▶ What the task asks: From the listing below, extract every line containing "empty".

══════════

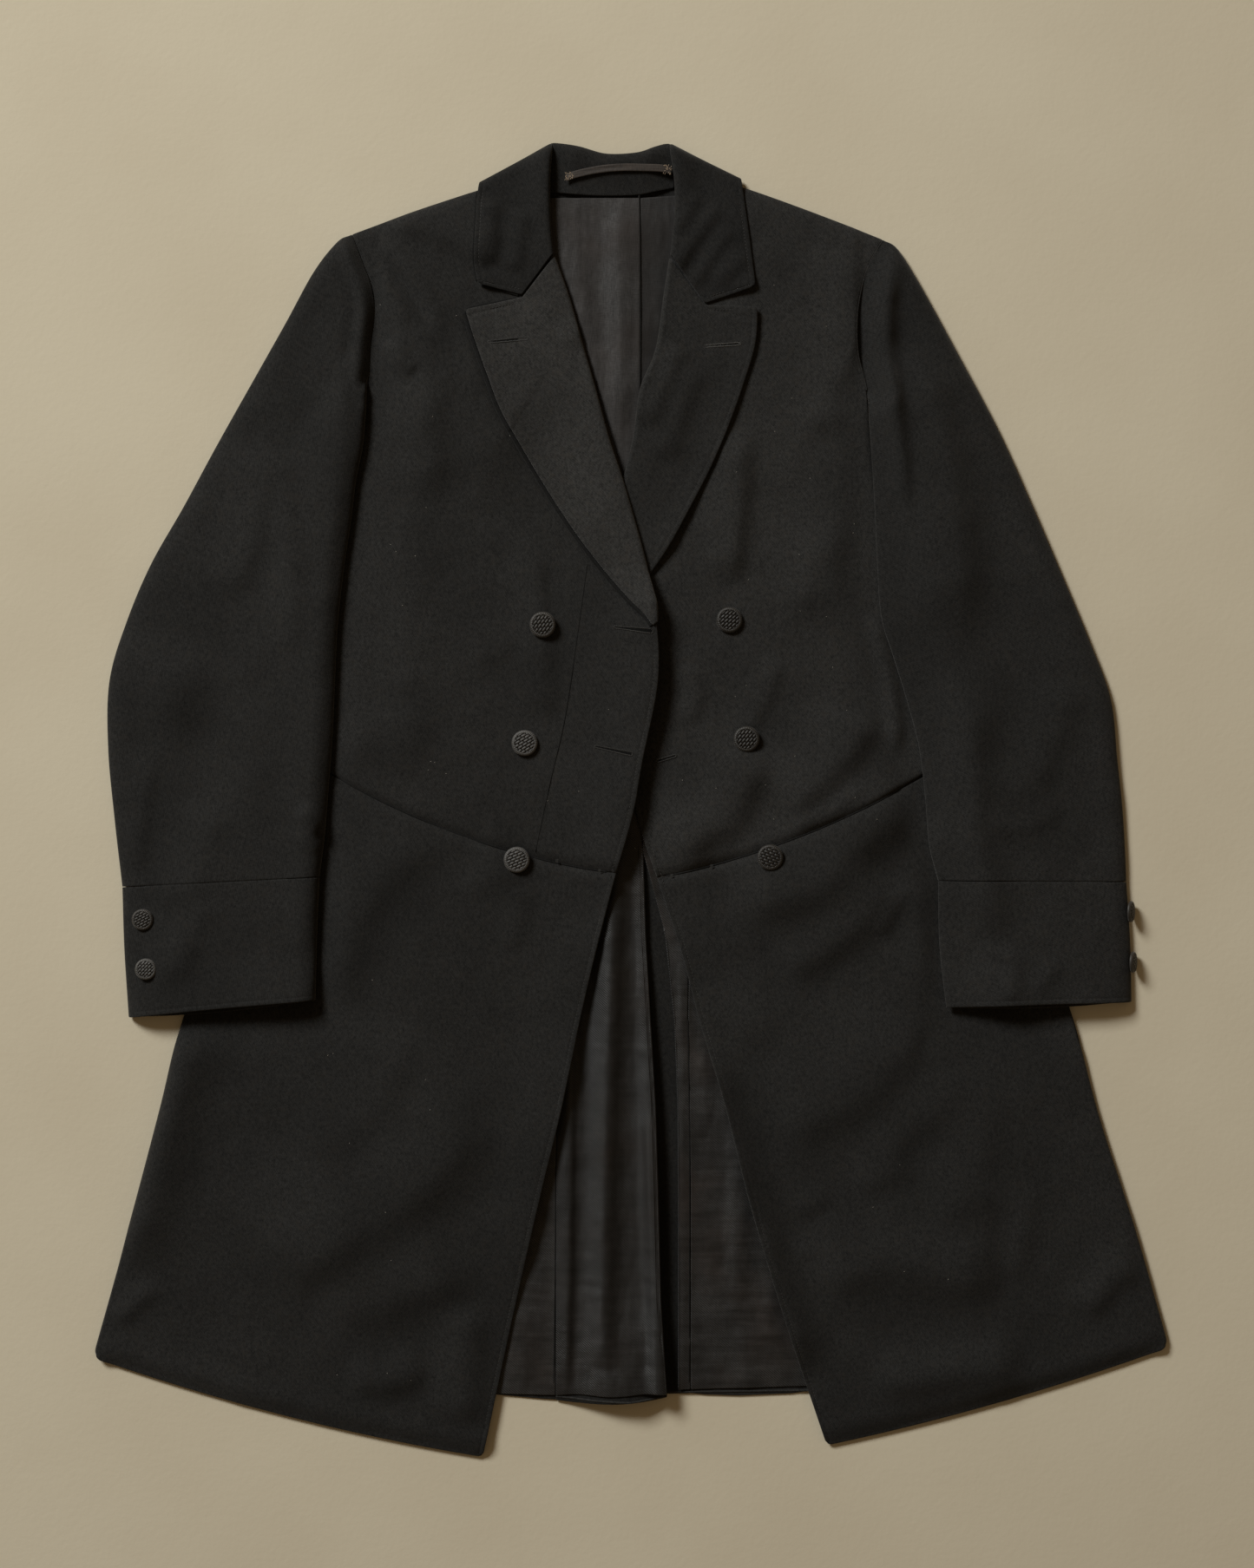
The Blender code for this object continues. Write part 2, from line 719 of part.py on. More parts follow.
def cuff(name, rows, made_of, collection):
    """A flattened band, open at both ends."""
    place = panel_place(rows)
    shares = [0.0, 0.016, 0.05, 0.11, 0.21, 0.33, 0.45, 0.57, 0.69, 0.8, 0.89, 0.95, 0.984, 1.0]
    around = [(share, 1) for share in shares] + [(share, -1) for share in shares[-2:0:-1]] + [(0.0, 1)]
    tall = 2 * WOOL + CUFF_HOLLOW

    def section(outer):
        def where(station, t):
            share, side = station
            width = away(place, 0.0, t, u_edge=1.0)
            cx, cy = place(share, t)
            inset = 0.0 if outer else WOOL / width
            x, y = place(inset + share * (1 - 2 * inset), t)
            edge = min(share, 1 - share) * width
            height = (tall if outer else tall - 2 * WOOL) * rounded(edge, SLEEVE_ROLL)
            middle = sleeve_base(cx, cy) + tall / 2
            return x, y, middle + side * height / 2

        return where

    return wall(name, around, stations(rows, 2), section(True), section(False), made_of, collection, closed=True)


def button(name, x, y, z, radius, made_of, collection, tilt=0.0):
    """A turned dome with a rim, its flat back at z, tilted towards +X by an angle in degrees."""
    scale = radius / FRONT_BUTTON_RADIUS
    profile = [(0.0, 4.2), (4.6, 3.9), (8.0, 2.9), (10.0, 1.5), (9.6, 0.5), (8.6, 0.0), (0.0, 0.0)]
    mesh = bpy.data.meshes.new(name)
    bm = bmesh.new()
    verts = [bm.verts.new((px * scale * MM, 0.0, pz * scale * MM)) for px, pz in profile]
    for first, second in zip(verts, verts[1:]):
        bm.edges.new((first, second))
    bm.to_mesh(mesh)
    bm.free()
    mesh.materials.append(made_of)
    thing = bpy.data.objects.new(name, mesh)
    turn = thing.modifiers.new("Turn", "SCREW")
    turn.steps = turn.render_steps = 12
    turn.use_merge_vertices = True
    turn.merge_threshold = 0.00001
    turn.use_smooth_shade = True
    thing.location = (x * MM, y * MM, z * MM)
    thing.rotation_euler = (0.0, math.radians(tilt), 0.0)
    collection.objects.link(thing)
    return thing


def highest(base, x, y, radius):
    """The highest point of a surface under a disc."""
    ring = [(x, y)] + [
        (x + r * math.cos(a * math.pi / 6), y + r * math.sin(a * math.pi / 6))
        for a in range(12)
        for r in (radius * 0.5, radius)
    ]
    return max(base(px, py) for px, py in ring)


def main():
    for thing in list(bpy.data.objects):
        bpy.data.objects.remove(thing)
    coat = bpy.data.collections.new("frock_coat")
    bpy.context.scene.collection.children.link(coat)

    wool = material("wool", (0.0172, 0.0168, 0.0160), 0.92)
    grey_lining = material("grey_lining", (0.040, 0.037, 0.037), 0.55)
    black_lining = material("black_lining", (0.0150, 0.0140, 0.0132), 0.42)
    thread = material("woven_button", (0.030, 0.027, 0.024), 0.6)
    tape = material("loop_tape", (0.034, 0.026, 0.022), 0.75)

    # The bottom layer
    across = [0.0, 0.15, 0.3, 0.45, 0.6, 0.75, 0.86, 0.94, 1.0]
    for name, rows, lift in (
        ("back_left", BACK_LEFT, vent_lift),
        ("back_right", BACK_RIGHT, lambda x, y: 0.0),
    ):
        sheet(
            name,
            rows,
            across,
            sorted(stations(rows, 1, first=(0.5,)) + [1.5]),
            lambda x, y, u, t, lift=lift: neck_rise(x, y) + lift(x, y),
            WOOL,
            wool,
            coat,
            curve=straight,
        )
    for name, rows in (("side_body_left", SIDE_BODY_LEFT), ("side_body_right", SIDE_BODY_RIGHT)):
        sheet(name, rows, [0.0, 1.0], stations(rows), lambda x, y, u, t: 0.0, WOOL, wool, coat, curve=straight)

    # Linings, where they show
    narrow = [0.0, 0.25, 0.5, 0.75, 1.0]
    for name, rows, lift, made_of in (
        ("lining_back_left", LINING_BACK_LEFT, neck_rise, grey_lining),
        ("lining_back_right", LINING_BACK_RIGHT, neck_rise, grey_lining),
        ("lining_skirt_left", LINING_SKIRT_LEFT, None, black_lining),
        ("lining_tail_left", LINING_TAIL_LEFT, vent_lift, black_lining),
        ("lining_tail_right", LINING_TAIL_RIGHT, None, black_lining),
        ("lining_skirt_right", LINING_SKIRT_RIGHT, None, black_lining),
    ):
        fine = 2 if name.startswith("lining_back") else 1
        us = across if name == "lining_tail_left" else narrow
        sheet(
            name,
            rows,
            us,
            stations(rows, fine),
            lambda x, y, u, t, lift=lift: LINING_LAYER + (lift(x, y) if lift else 0.0),
            LINING,
            made_of,
            coat,
            curve=straight,
        )

    # Foreparts, skirts and lapels
    forepart("forepart_right", FOREPART_RIGHT, front_right, wool, coat)
    forepart("forepart_left", FOREPART_LEFT, front_left, wool, coat)
    skirt("skirt_right", SKIRT_RIGHT, front_right, wool, coat)
    skirt("skirt_left", SKIRT_LEFT, front_left, wool, coat)
    lapel_us = [0.0, 0.2, 0.4, 0.62, 0.8, 1.0]
    for name, rows, base in (
        ("lapel_right", LAPEL_RIGHT, front_right),
        ("lapel_left", LAPEL_LEFT, front_left),
    ):
        sheet(
            name,
            rows,
            lapel_us,
            stations(rows, 2),
            lambda x, y, u, t, base=base: base(x, y) + WOOL + LAPEL_GAP,
            WOOL,
            wool,
            coat,
            knee=0.62,
        )

    # The collar
    for name, rows in (("collar_leaf_left", LEAF_LEFT), ("collar_leaf_right", LEAF_RIGHT)):
        place = panel_place(rows, 0.58)

        def leaf(x, y, u, t, place=place):
            edge = rounded(away(place, u, t, t_edge=0.0), COLLAR_ROLL)
            return (FRONT_TOP + neck_rise(x, y) + LEAF_GAP) * edge

        ts = stations(rows, 2, first=(0.07, 0.2))
        sheet(name, rows, [0.0, 0.2, 0.4, 0.58, 0.8, 1.0], ts, leaf, WOOL, wool, coat, knee=0.58)

    stand_place = panel_place(COLLAR_STAND)

    def stand(x, y, u, t):
        edge = rounded(away(stand_place, u, t, u_edge=1.0), COLLAR_ROLL)
        return (LINING_LAYER + COLLAR_FALL + 1.6 * ease(u / 0.7)) * edge

    sheet(
        "collar_stand",
        COLLAR_STAND,
        [0.0, 0.25, 0.5, 0.7, 0.82, 0.9, 0.96, 1.0],
        stations(COLLAR_STAND, 2),
        stand,
        WOOL,
        wool,
        coat,
    )
    sheet(
        "collar_fall",
        COLLAR_FALL_UNDER,
        [0.0, 1.0],
        stations(COLLAR_FALL_UNDER),
        lambda x, y, u, t: 0.0,
        WOOL,
        wool,
        coat,
    )

    # The hanger loop, an arch of tape over the stand
    loop = [Row(p.x, p.y - HANGER_WIDTH / 2, p.x, p.y + HANGER_WIDTH / 2) for p in HANGER_LOOP]
    ends = HANGER_LOOP[0].x, HANGER_LOOP[-1].x

    def loop_under(x, y, u, t):
        share = (x - ends[0]) / (ends[1] - ends[0])
        return LINING_LAYER + COLLAR_FALL + 1.6 + WOOL + 0.4 + 2.0 * math.sin(math.pi * clamp(share))

    sheet("hanger_loop", loop, [0.0, 1.0], stations(loop, 2), loop_under, HANGER_THICK, tape, coat)

    # Sleeves and cuffs
    for side, rows, cuff_rows in (("left", SLEEVE_LEFT, CUFF_LEFT), ("right", SLEEVE_RIGHT, CUFF_RIGHT)):
        forepart_rows = FOREPART_LEFT if side == "left" else FOREPART_RIGHT
        top_sleeve("sleeve_top_" + side, rows, forepart_rows, wool, coat)
        under_sleeve("sleeve_under_" + side, rows, forepart_rows, wool, coat)
        cuff("cuff_" + side, cuff_rows, wool, coat)

    # Buttons
    for i, p in enumerate(FRONT_BUTTONS):
        base = front_left if i < 3 else front_right
        z = highest(base, p.x, p.y, FRONT_BUTTON_RADIUS) + WOOL + 3 * SEAM
        side = "left" if i < 3 else "right"
        button(f"button_{side}_{i % 3 + 1}", p.x, p.y, z, FRONT_BUTTON_RADIUS, thread, coat)
    tall = 2 * WOOL + CUFF_HOLLOW
    for i, p in enumerate(CUFF_BUTTONS_LEFT):
        z = highest(sleeve_base, p.x, p.y, CUFF_BUTTON_RADIUS) + tall + 4 * SEAM
        button(f"cuff_button_left_{i + 1}", p.x, p.y, z, CUFF_BUTTON_RADIUS, thread, coat)
    for i, p in enumerate(CUFF_BUTTONS_RIGHT):
        button(f"cuff_button_right_{i + 1}", p.x, p.y, 8.6, CUFF_BUTTON_RADIUS, thread, coat, tilt=72.0)


main()
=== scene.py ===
"""A double-breasted wool frock coat laid flat on a pale floor, seen from straight above.

Lengths in the tables are millimetres in the frame of the CAD: +X to the viewer's right, +Y towards
the collar, +Z up from the floor. Left and right are the viewer's.
"""

import math
from collections import namedtuple

import bmesh
import bpy
import numpy as np
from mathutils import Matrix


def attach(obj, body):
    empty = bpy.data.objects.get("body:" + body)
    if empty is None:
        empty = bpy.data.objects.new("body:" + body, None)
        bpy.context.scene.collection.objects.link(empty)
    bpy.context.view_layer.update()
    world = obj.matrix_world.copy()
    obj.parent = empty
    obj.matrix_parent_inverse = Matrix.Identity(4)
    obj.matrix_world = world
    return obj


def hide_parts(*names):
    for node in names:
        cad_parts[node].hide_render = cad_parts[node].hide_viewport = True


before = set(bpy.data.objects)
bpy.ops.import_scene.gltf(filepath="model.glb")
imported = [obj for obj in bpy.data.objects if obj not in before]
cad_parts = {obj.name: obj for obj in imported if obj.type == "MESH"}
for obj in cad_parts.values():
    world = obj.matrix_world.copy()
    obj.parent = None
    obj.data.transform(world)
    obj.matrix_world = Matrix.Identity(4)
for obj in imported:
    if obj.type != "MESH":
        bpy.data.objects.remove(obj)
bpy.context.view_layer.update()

MM = 0.001

# Cloth, gaps and layers, as in the CAD
WOOL = 1.6
LINING = 1.0
SEAM = 0.3
LINING_LAYER = WOOL + SEAM
FRONT_LAYER = LINING_LAYER + LINING + SEAM
FRONT_TOP = FRONT_LAYER + WOOL
LAPEL_GAP = 0.7
LEAF_GAP = 0.6
COLLAR_FALL = WOOL + SEAM
OVERLAP = WOOL + SEAM
LAPEL_OVERLAP = OVERLAP + LAPEL_GAP + WOOL
SLEEVE_LAYER = FRONT_TOP + 0.8
VENT_LIFT = WOOL + SEAM
SHOULDER_ROLL = 8.0
SIDE_ROLL = 8.0
COLLAR_ROLL = 8.0
SLEEVE_ROLL = 14.0
CUFF_HOLLOW = 5.6
HEAD = 3.0
CORNER = 3.0
UNDERARM = 5.0
FRONT_BUTTON_RADIUS = 10.0
CUFF_BUTTON_RADIUS = 8.2

Row = namedtuple("Row", "xa ya xb yb bow xm ym", defaults=(0.0, None, None))
SkirtRow = namedtuple("SkirtRow", "xf yf xs ys xb yb bow")
Point = namedtuple("Point", "x y")
Grid = namedtuple("Grid", "u t x y a b c d")

FOREPART_LEFT = [
    Row(-215.5, 437, -64, 487, 2),
    Row(-207, 415, -62, 448),
    Row(-200, 396, -59, 421),
    Row(-198, 376, -50, 395),
    Row(-201, 350, -39, 358),
    Row(-203, 323, -29, 322),
    Row(-213, 285, -18, 285),
    Row(-224, 243, -5, 243),
    Row(-235, 195, 10, 190),
    Row(-243, 150, 19.5, 140),
    Row(-250, 110, 21, 91, -3),
    Row(-256, 76, 9, 29, -8),
    Row(-259, 56, 2, -10, -12),
    Row(-262, 38, -11, -56, -16),
]
FOREPART_RIGHT = [
    Row(194.5, 433, 38, 489, 2),
    Row(183, 412, 34, 448),
    Row(177, 392, 30, 421),
    Row(174, 370, 26, 392),
    Row(175, 345, 19, 346),
    Row(182, 316, 7, 316),
    Row(185, 280, 2, 281),
    Row(190, 243, -7, 250),
    Row(205, 193, -16, 197),
    Row(220, 148, -14, 145),
    Row(236, 105, -9, 90, -3),
    Row(247, 70, -2, 30, -7),
    Row(251, 52, 5, -15, -10),
    Row(255, 36, 20, -60, -13),
]
LAPEL_LEFT = [
    Row(-128, 379, -59, 420.5, 0, -83.7, 388),
    Row(-120, 354, -47, 387),
    Row(-110, 326, -38, 355),
    Row(-100, 300, -27, 317),
    Row(-84, 272, -17, 280),
    Row(-66, 242, -6, 247),
    Row(-46, 211, 3, 216),
    Row(-26, 184, 11, 187),
    Row(-4, 158, 17, 160),
    Row(10.5, 143.5, 19, 147),
    Row(17.4, 134.2, 19.7, 136.4),
]
LAPEL_RIGHT = [
    Row(98, 382, 30, 419.5, 0, 56.3, 381.5),
    Row(96, 352, 25, 388),
    Row(87, 321, 19, 348),
    Row(76, 290, 7, 317),
    Row(62, 257, 2, 282),
    Row(45, 224, -5, 252),
    Row(29, 195, -13, 222),
    Row(12, 171, -16, 190),
    Row(-8, 150, -15, 158),
]
LEAF_LEFT = [
    Row(-117, 477, -60, 508),
    Row(-119, 461, -62, 481),
    Row(-120, 440, -62, 455),
    Row(-121, 416, -61, 436, -4),
    Row(-118, 398, -59.6, 421.8, 0, -84.4, 389.4),
]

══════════

▶ Output:
    empty = bpy.data.objects.get("body:" + body)
    if empty is None:
        empty = bpy.data.objects.new("body:" + body, None)
        bpy.context.scene.collection.objects.link(empty)
    obj.parent = empty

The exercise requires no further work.